In the Puranas, this is divided into two branches, the first one dealing with the vedic mantras and is called para vidya or former knowledge, and the latter dealing with the study of the upanishads and is called the apara vidya or latter knowledge. Both para and apara vidya constitute brahma vidya.
Brahma - The word brahma is used in modern Hinduism to refer to the name of a god who is a part of the Hindu trinity, for more information see Brahman (disambiguation). However, in the context of traditional Vedic study, it holds two meanings. In the Pūrva Mimamsa philosophy, which is based on a study of the samhita and brahmana sections of the vedas, the word brahma refers to the vedic mantras. In the uttara Mimamsa i.e. Vedanta philosophy, which is based on a study of the Aranyaka and the Upanishad sections of the vedas, the word Brahma means the absolute universal reality called Brahman.

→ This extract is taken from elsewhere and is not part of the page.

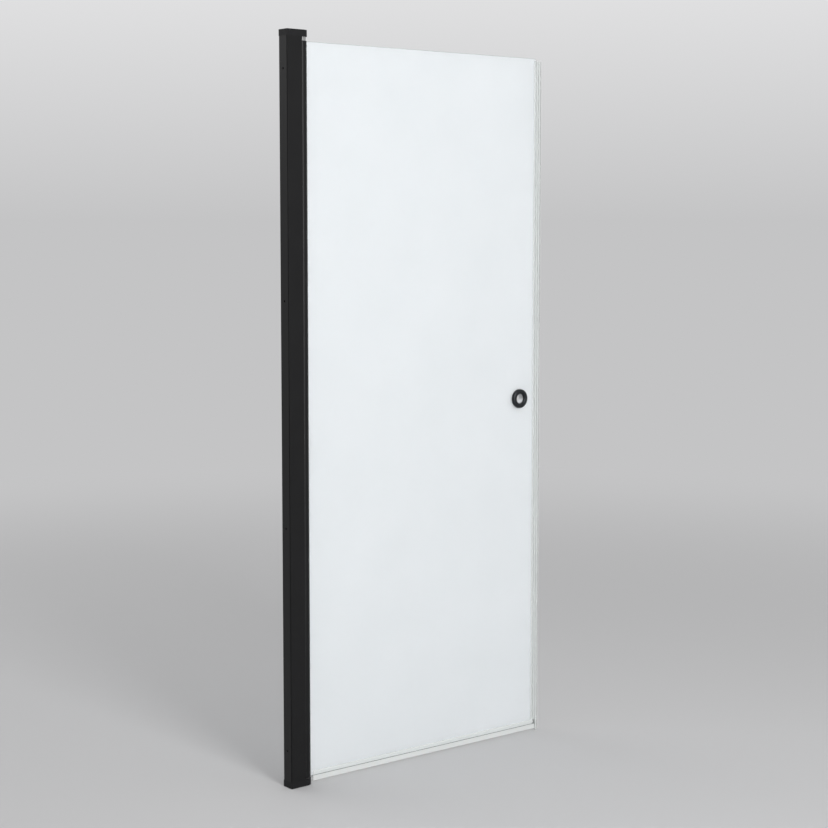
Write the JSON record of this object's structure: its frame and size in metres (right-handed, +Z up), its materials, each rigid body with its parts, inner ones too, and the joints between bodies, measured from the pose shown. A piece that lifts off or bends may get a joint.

Vidya - The word vidyā means knowledge, and is derived from the Sanskrit verbal root 'vid' (to know). Its cognates in other Indo-European languages are
- Greek εἶδον for ἐϝιδον, οἶδα for ϝοιδα = veda;
- Latin videre;
- Slavic věděti;
- Gothic witan, wait;
- Germanic wizzan, wissen;
- English wisdom, wit.
In modern Hinduism, Brahmavidya is used to mean a spiritual study of Hindu scriptures with the aim of realizing the ultimate reality. Different modern Hindu leaders have defined it in the context of their own systems of philosophy.